Sometimes i can find this in the query plan:

<qry:elem-word-trace text="computer" elem-name="title" elem-uri="">
   <qry:key>10975994818398622042</qry:key>
</qry:elem-word-trace>
  • What does a qry:elem-word-trace mean?
  • What about <qry:ordering></qry:ordering>? Added a simple description about ordering to my answer.
  • A simple xpath query like /doc[id = 1] outputs the following 2 times:

Is there a reason for that ? Why does step 2 predicate 1 contribute the same partial-plan twice?

<qry:info-trace>Step 2 predicate 1 contributed 1 constraint: id = 1</qry:info-trace>
<qry:partial-plan xmlns:qry="...">...</qry:partial-plan>
<qry:info-trace>Step 2 predicate 1 contributed 1 constraint: id = 1</qry:info-trace>
<qry:partial-plan xmlns:qry="...">...</qry:partial-plan>

Solution

  • After some more searching and reading i decided to summarize my findings.

    Note: If you are not using fragmentation, every use of "fragment" can be put on par with "document".

    Partial vs Full-Plan

    A partial-plan just shows the incremental pieces of the plan as the come in and seem to mostly be just for informational use.

    The full-plan on the other hand is the request how it is sent to the index and thus most of the time the interesting part.

    Selected x fragments

    The documentation of query-trace gives some insight of what the info-trace messages mean:

    Having a filtered query results in a info-trace describing how many candidate fragments references were returned from the index resolution stage of query processing:

    xdmp:plan(cts:search(doc(), cts:element-word-query(xs:QName("title"), "computer")))
    => ...
    <qry:info-trace>Selected 2 fragments to filter</qry:info-trace>
    

    A unfiltered query logs the same message but without the "to filter" indicating that the second filtering step is not executed:

    xdmp:plan(cts:search(doc(), cts:element-word-query(xs:QName("title"), "computer"), ("unfiltered")))
    => ...
    <qry:info-trace>Selected 2 fragments</qry:info-trace>
    

    qry:result

    <qry:result estimate="2"></qry:result>
    

    The estimate in qry:result shows how many fragments match the query using the index information alone. So this is a estimated number before the filtering step, thus might contain false-positives. I think the value of estimate and the log of info-trace described above is always the same.
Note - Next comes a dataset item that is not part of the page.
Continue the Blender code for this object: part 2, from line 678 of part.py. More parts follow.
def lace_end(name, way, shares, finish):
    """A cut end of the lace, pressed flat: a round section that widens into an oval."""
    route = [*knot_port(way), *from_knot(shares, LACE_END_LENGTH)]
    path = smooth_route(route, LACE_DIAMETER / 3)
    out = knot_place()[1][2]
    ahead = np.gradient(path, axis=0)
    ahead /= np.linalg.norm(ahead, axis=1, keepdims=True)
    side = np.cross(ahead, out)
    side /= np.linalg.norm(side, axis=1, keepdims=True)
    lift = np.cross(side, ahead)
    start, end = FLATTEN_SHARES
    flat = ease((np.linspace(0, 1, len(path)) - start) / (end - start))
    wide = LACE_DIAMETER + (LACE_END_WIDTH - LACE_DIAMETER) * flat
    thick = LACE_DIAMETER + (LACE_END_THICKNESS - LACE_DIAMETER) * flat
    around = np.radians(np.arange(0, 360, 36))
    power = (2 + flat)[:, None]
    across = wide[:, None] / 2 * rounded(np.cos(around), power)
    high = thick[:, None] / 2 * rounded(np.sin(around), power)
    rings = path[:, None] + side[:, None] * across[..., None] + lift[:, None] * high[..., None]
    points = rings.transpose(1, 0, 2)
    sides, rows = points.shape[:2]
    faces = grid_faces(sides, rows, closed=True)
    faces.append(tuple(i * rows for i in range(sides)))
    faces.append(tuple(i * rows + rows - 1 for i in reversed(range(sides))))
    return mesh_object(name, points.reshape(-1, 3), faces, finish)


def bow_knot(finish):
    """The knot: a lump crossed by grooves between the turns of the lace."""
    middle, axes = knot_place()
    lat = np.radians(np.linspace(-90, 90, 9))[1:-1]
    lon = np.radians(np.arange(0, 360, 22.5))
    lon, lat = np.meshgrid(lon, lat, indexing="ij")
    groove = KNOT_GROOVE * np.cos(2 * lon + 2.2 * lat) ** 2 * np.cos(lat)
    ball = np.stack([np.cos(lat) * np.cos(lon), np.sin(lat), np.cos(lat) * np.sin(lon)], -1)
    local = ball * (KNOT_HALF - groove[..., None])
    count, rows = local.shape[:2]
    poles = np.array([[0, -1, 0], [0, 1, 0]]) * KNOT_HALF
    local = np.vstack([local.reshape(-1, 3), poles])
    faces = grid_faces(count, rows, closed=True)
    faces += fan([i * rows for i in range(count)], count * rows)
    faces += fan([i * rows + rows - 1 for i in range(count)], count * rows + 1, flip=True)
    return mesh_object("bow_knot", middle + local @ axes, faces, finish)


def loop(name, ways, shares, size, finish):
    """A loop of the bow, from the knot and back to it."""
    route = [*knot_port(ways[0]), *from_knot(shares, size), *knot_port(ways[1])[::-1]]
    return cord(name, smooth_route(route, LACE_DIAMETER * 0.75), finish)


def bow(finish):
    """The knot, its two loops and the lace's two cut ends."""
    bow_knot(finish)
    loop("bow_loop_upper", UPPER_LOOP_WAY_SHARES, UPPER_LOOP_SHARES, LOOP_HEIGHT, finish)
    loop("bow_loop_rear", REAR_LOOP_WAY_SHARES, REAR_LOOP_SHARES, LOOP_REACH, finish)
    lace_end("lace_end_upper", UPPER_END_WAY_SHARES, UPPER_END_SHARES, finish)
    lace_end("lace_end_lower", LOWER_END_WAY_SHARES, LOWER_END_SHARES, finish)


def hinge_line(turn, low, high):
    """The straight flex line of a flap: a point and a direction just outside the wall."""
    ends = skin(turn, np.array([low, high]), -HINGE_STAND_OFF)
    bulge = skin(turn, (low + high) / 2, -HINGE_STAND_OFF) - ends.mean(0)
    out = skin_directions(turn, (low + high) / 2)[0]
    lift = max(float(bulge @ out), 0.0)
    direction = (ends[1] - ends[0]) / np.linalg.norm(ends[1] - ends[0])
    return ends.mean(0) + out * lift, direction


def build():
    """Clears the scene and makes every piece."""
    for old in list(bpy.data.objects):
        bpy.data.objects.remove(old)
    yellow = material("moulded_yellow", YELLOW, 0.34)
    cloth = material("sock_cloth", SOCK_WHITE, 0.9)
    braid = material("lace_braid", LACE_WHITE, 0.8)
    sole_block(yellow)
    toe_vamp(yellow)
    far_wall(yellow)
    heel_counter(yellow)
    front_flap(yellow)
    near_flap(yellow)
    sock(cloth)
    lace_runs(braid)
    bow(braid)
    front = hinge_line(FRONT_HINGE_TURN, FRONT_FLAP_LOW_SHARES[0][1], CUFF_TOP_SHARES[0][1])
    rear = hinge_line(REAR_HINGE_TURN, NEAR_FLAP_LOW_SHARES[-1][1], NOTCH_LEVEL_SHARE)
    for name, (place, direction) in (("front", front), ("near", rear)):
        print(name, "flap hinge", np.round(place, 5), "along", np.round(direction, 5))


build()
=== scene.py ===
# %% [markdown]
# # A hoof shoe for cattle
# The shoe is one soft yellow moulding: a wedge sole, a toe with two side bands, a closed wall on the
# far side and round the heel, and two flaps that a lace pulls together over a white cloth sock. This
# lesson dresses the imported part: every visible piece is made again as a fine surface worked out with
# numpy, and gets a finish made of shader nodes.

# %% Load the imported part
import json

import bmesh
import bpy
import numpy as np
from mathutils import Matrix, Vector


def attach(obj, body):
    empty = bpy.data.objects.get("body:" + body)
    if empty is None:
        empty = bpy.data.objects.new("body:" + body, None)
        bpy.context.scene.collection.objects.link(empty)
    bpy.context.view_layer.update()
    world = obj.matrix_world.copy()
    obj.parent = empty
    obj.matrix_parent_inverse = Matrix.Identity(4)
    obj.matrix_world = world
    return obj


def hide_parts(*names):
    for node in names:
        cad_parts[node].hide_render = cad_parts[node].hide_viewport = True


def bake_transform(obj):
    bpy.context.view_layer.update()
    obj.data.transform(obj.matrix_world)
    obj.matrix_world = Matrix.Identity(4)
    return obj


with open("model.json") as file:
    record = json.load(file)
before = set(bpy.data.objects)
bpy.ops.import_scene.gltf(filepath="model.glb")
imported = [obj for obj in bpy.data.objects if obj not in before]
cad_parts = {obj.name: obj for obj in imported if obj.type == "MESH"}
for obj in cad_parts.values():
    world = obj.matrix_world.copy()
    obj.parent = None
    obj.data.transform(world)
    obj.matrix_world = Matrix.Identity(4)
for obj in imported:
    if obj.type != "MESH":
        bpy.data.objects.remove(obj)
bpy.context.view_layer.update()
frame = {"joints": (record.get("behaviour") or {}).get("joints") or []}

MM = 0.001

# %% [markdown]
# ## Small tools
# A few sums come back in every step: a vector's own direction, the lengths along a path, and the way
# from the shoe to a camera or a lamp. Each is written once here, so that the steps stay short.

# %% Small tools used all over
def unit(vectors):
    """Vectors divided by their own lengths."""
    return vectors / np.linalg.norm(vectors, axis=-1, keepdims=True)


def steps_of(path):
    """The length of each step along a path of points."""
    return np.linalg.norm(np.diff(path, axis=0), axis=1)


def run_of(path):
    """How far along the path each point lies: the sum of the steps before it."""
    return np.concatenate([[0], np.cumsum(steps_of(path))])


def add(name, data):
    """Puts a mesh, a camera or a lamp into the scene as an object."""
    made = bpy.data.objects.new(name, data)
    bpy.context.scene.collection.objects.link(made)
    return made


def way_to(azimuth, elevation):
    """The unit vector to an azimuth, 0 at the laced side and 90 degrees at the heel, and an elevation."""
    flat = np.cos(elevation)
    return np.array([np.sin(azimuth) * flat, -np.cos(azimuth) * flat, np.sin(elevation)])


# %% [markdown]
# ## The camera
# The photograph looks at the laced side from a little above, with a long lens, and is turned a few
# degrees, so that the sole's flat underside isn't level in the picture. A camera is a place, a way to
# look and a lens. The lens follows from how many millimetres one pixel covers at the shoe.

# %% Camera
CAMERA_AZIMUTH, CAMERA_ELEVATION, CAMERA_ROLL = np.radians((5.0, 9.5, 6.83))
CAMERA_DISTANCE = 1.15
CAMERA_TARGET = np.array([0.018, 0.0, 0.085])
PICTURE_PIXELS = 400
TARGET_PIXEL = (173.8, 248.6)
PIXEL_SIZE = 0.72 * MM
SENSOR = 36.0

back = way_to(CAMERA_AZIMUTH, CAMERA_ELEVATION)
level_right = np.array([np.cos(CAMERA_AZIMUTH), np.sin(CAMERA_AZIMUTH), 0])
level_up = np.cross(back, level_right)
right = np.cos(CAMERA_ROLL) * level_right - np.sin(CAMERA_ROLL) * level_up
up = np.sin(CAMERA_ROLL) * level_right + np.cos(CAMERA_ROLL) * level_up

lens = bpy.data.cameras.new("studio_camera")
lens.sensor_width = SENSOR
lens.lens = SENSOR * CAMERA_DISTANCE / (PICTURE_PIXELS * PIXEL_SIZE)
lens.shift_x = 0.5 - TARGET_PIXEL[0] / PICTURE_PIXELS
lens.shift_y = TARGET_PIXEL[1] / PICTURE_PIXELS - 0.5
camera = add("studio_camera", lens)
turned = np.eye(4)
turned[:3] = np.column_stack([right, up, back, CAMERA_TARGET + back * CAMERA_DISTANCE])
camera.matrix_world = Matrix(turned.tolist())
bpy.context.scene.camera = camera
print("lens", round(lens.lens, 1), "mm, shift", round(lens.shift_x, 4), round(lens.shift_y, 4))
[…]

    different annotation examples

    Having a element-word-query with the only word searches enabled (fast element word searches disabled) returns this final-plan:

    xdmp:plan(cts:search(doc(), cts:element-word-query(xs:QName("title"), "computer")))
    => ...
    <qry:final-plan>
       <qry:and-query>
          <qry:term-query weight="1">
             <qry:key>13967911917401594192</qry:key>
             <qry:annotation>word("computer")</qry:annotation>
          </qry:term-query>
          <qry:term-query weight="0">
             <qry:key>745773915438417736</qry:key>
             <qry:annotation>element(title)</qry:annotation>
          </qry:term-query>
       </qry:and-query>
    </qry:final-plan>
    

    Having two separate term-queries with one word("computer") and one element(title) means it will also return documents containing the word "computer" outside of element title. So a unfiltered search could return false-positives.
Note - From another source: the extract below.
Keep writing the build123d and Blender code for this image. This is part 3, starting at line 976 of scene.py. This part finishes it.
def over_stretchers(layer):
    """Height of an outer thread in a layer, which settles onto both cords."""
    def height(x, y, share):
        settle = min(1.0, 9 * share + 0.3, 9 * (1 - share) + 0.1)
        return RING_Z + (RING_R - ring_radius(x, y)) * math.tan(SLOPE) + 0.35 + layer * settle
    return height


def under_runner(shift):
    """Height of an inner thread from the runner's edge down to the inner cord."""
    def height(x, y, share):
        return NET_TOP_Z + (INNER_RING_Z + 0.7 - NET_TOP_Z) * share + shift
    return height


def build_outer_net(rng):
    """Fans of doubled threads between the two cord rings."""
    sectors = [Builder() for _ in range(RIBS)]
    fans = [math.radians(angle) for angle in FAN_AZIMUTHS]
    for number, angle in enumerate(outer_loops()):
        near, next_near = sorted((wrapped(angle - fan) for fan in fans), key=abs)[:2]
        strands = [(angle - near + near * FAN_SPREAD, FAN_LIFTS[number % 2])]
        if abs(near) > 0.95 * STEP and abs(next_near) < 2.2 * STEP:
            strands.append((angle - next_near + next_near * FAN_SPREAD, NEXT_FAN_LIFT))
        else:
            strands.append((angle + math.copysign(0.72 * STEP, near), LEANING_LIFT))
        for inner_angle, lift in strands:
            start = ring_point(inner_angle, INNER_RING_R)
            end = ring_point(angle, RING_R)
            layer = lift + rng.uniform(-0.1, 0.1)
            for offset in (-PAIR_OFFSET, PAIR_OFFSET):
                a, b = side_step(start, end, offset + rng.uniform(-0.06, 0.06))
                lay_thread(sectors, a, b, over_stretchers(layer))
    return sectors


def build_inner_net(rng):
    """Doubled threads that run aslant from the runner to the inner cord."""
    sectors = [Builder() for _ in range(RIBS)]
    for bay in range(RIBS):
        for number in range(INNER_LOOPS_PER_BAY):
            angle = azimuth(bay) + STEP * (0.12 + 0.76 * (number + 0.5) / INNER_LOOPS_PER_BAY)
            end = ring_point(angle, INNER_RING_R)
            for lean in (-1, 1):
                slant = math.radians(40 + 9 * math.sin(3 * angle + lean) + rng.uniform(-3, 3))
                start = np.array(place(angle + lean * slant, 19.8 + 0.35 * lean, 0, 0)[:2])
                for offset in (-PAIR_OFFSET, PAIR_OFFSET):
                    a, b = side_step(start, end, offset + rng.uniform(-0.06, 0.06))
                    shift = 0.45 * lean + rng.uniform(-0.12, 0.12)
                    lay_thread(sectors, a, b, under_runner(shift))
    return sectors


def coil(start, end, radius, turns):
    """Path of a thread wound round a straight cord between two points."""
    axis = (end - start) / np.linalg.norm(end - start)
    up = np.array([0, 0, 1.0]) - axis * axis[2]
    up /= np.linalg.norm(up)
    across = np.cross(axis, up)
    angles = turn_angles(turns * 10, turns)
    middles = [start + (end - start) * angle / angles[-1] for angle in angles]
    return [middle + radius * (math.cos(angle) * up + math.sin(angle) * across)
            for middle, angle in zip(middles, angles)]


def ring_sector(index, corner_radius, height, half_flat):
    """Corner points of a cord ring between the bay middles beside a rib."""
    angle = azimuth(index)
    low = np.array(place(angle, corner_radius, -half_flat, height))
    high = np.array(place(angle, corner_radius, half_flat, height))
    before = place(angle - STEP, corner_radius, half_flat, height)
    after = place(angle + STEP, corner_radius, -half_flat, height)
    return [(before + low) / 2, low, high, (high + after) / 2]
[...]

    Having a element-word-query with both word searches and fast element word searches enabled returns this final-plan:

    <qry:final-plan>
       <qry:and-query>
          <qry:term-query weight="1">
             <qry:key>10975994818398622042</qry:key>
             <qry:annotation>element(title,word("computer"))</qry:annotation>
          </qry:term-query>
       </qry:and-query>
    </qry:final-plan>
    

    Here annotation indicates a combined search for word "computer" inside the title element. This query could be unfiltered and still return no false-positives in my case.

    More detailed information in this blog post.


    qry:ordering

    That <qry:ordering> tag indicates that the resulting candidate fragment references are getting ordered. This can be controlled with one of the cts:order Constructors in the cts:search function. Example:

    xdmp:plan(
      cts:search(
        doc(), 
        cts:element-word-query(xs:QName("title"), "computer"), 
        (cts:unordered())
    ))
    =>....
    <qry:ordering>
        <qry:unordered></qry:unordered>
    </qry:ordering>
    

    How to see, if a index is used

    I always wondered, how to see if a index is used or not (being used to query execution plans where you have like a full index scan). Ultimately you can tell quite easy if a index is used or not:

    Search for <qry:info-trace> logs, which contain searchable. Messages which contain searchable are good, meaning this part of your query can be executed using a index. If it contains the word unsearchable, this might be a bad sign.

    The log message for xdmp:plan(//image/id[. = "1"]/..) could look like this:

    <qry:info-trace>Analyzing path: fn:collection()/descendant::image/id[. = "1"]/..</qry:info-trace>
    <qry:info-trace>Step 1 is searchable: fn:collection()</qry:info-trace>
    <qry:info-trace>Step 2 is searchable: descendant::image</qry:info-trace>
    <qry:info-trace>Step 3 is searchable: id[. = "1"]</qry:info-trace>
    <qry:info-trace>Step 4 axis is unsearchable: parent</qry:info-trace>
    <qry:info-trace>Step 4 is unsearchable: ..</qry:info-trace>
    

    Meaning all parts except Step 4, the /.. can be resolved by the index. This might not be a bad sign, depending on your query. In this case, the query could be modified though:

    This slightly modified query can use the index for all "steps" xdmp:plan(//image[id = "1"]);

    <qry:info-trace>Analyzing path: fn:collection()/descendant::image[id = "1"]</qry:info-trace>
    <qry:info-trace>Step 1 is searchable: fn:collection()</qry:info-trace>
    <qry:info-trace>Step 2 is searchable: descendant::image[id = "1"]</qry:info-trace>
    <qry:info-trace>Path is fully searchable.</qry:info-trace>
    

    Further details can be found here.


    If someone finds more information on how to interpret and work with xmdp:plan output i'd be happy to know about it.

    Update 17.11.2018:

    Found this really interesting video where Mary Holstege talks about MarkLogic Search and Indexes. This covers a whole lot of my questions and i can really recommend it.